Met Police Commissioner Dame Cressida Dick, speaking at the National Police Memorial in central London earlier, said she "hadn't been surprised at all" by the number of tributes paid to him.
"Matt was an extraordinary person... he had a wonderful personality and he was very good at his job," she said, adding that he was a "proud Kiwi".
Prince Charles also paid tribute to Sgt Ratana during a National Police Memorial Day service, saying his death was the "latest heartbreaking evidence of the risks".
Officers have been focused on four crime scenes in London and Surrey as part of the investigation, including the house where Mr De Zoysa's parents live.
Searches continue at Croydon Custody Centre, where the shooting happened, an address in Park Road, Banstead, Surrey, and an address in Southbrook Road, Norbury.
The search of another scene in Pollards Hill, where the suspect was initially arrested, has ended and cordons have been removed.
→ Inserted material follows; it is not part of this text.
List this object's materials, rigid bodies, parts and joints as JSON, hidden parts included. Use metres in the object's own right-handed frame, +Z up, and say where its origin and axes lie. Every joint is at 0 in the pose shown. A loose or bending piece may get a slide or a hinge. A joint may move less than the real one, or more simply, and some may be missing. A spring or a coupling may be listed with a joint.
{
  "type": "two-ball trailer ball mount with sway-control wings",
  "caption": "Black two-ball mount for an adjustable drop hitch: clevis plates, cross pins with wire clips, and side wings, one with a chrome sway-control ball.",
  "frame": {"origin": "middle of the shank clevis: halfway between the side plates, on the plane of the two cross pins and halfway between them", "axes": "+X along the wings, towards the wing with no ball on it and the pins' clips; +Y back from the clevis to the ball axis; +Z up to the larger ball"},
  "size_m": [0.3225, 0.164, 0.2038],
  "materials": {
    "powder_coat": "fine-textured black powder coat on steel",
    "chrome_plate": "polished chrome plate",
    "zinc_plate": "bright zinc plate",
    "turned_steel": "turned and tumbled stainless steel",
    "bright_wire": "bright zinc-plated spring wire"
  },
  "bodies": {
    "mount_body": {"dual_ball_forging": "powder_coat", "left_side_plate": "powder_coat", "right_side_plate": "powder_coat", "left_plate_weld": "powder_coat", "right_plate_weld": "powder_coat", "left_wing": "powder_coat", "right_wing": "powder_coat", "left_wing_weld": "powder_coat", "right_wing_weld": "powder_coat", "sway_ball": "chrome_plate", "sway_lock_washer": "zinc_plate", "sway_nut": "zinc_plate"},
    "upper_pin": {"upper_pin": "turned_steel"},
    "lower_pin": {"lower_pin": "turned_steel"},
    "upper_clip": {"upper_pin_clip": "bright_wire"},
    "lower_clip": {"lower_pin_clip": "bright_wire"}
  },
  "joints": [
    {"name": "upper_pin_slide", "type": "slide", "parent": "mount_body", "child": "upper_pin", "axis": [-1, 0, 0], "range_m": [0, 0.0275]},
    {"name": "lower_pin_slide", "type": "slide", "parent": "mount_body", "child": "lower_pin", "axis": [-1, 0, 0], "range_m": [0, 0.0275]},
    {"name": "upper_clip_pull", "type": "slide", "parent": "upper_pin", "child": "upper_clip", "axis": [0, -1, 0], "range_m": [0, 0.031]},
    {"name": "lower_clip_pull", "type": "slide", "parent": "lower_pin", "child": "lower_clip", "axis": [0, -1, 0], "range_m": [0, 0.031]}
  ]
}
Residents near one of the search areas, in Banstead, Surrey, reported hearing a loud noise on Saturday morning, and were later told a controlled explosion had taken place.
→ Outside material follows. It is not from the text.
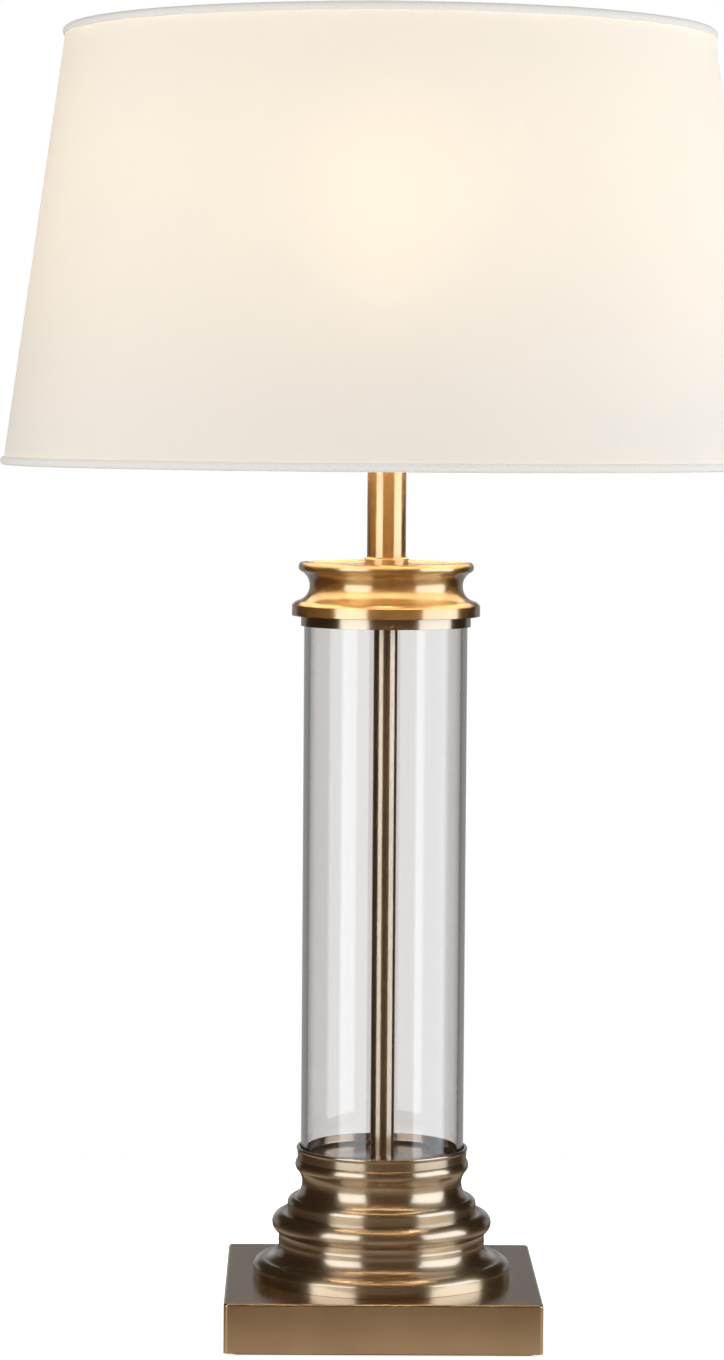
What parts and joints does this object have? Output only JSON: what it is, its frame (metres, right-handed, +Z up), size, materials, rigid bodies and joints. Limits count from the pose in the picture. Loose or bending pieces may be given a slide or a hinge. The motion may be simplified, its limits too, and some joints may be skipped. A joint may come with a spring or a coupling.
{
  "type": "table lamp",
  "caption": "Table lamp with a square plinth, moulded brass pedestal, clear glass column with an inner rod, brass cap and tapered fabric drum shade on a screw lampholder.",
  "frame": {"origin": "centre of the base's footprint, on the table under the lamp's axis", "axes": "+Z up the column, -Y towards the viewer, +Y towards the cord inlet in the plinth's rear wall"},
  "size_m": [0.32, 0.32, 0.54],
  "materials": {
    "antique_brass": "antique brass, satin with fine brushing, clear lacquer",
    "plain_brass": "plain stamped brass",
    "bulb_metal": "bright drawn metal",
    "zinc_steel": "zinc plated",
    "cast_iron": "rough, painted black",
    "clear_glass": "clear, polished",
    "opal_bulb": "opal white, lit warm",
    "seal_rubber": "translucent grey",
    "black_plastic": "satin black",
    "cream_plastic": "moulded, satin",
    "white_wire": "white powder coat",
    "shade_fabric": "cream woven fabric on a stiff white backing",
    "trim_tape": "woven tape, pale grey cream",
    "felt": "black felt"
  },
  "bodies": {
    "stand": {"base_pad": "felt", "cover_plate": "zinc_steel", "ballast_weight": "cast_iron", "plinth": "antique_brass", "cord_bush": "black_plastic", "base_washer": "zinc_steel", "lock_washer": "zinc_steel", "base_nut": "zinc_steel", "column_rod": "antique_brass", "pedestal_foot": "antique_brass", "pedestal_neck": "antique_brass", "lower_glass_cup": "antique_brass", "lower_glass_seal": "seal_rubber", "glass_tube": "clear_glass", "upper_glass_seal": "seal_rubber", "upper_glass_cup": "antique_brass", "column_cap": "antique_brass", "cap_washer": "zinc_steel", "cap_nut": "zinc_steel", "stem_collar": "antique_brass", "stem_sleeve": "antique_brass", "holder_cap": "antique_brass", "grub_screw": "zinc_steel", "holder_insert": "cream_plastic", "terminal_screws": "zinc_steel", "centre_contact": "plain_brass", "screw_shell": "plain_brass", "holder_skirt": "antique_brass", "lower_shade_ring": "antique_brass"},
    "switch": {"switch_bar": "black_plastic"},
    "clamp_ring": {"shade_clamp_ring": "antique_brass"},
    "shade": {"shade_cover": "shade_fabric", "shade_bottom_wire": "white_wire", "shade_top_wire": "white_wire", "shade_bottom_trim": "trim_tape", "shade_top_trim": "trim_tape", "fitter_hub": "white_wire", "fitter_arms": "white_wire"},
    "bulb": {"bulb_globe": "opal_bulb", "bulb_cap": "bulb_metal", "bulb_insulator": "black_plastic", "bulb_tip": "bulb_metal"}
  },
  "joints": [
    {"name": "switch_push", "type": "slide", "parent": "stand", "child": "switch", "axis": [-1, 0, 0], "range_m": [0, 0.006]},
    {"name": "clamp_ring_unscrew", "type": "slide", "parent": "stand", "child": "clamp_ring", "axis": [0, 0, 1], "range_m": [0, 0.012]},
    {"name": "shade_turn", "type": "hinge", "parent": "stand", "child": "shade", "pos_m": [0, 0, 0.402], "axis": [0, 0, 1], "continuous": true},
    {"name": "bulb_unscrew", "type": "slide", "parent": "stand", "child": "bulb", "axis": [0, 0, 1], "range_m": [0, 0.028]}
  ]
}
The Banstead address is down a long driveway and its land contains a series of concrete bunkers. A marked police car has been guarding the entrance to the property.
Sgt Ratana was shot in the chest at Croydon Custody Centre at about 02:15 BST on Friday.
On Saturday evening, Deputy Assistant Commissioner Stuart Cundy said police had "recovered the gun from the custody suite where Matt was shot".
"We also have CCTV from that custody suite which shows the events, and we have body-worn video of our police officers who were involved in the circumstances surrounding the arrest of the suspect," he added.
The murder investigation is expected to focus on the motive for the killing.
The force has previously said the shooting was not terror-related.
It is believed the suspect was known to counter-terrorism police and his background may feature prominently in police inquiries, BBC home affairs correspondent Danny Shaw said.
The suspect had been referred to the government's Prevent programme, aimed at stopping people joining extremist groups and carrying out terrorist activities.
Sgt Ratana came to the UK in his early 20s in 1989 and joined the Met Police two years later.
He was originally from the Hawke's Bay area of New Zealand and was educated at Palmerston North Boys' High School, north of the capital, Wellington.
The officer, who had a partner and an adult son from a previous relationship, would have been eligible for retirement in two months.
Neil Donohue, who was a friend of the officer and runs a gym he used to attend, said Sgt Ratana had gone into "the custody side [of policing] purely because he had had enough out on the streets and he thought it was his safest option, just to see him through to his retirement".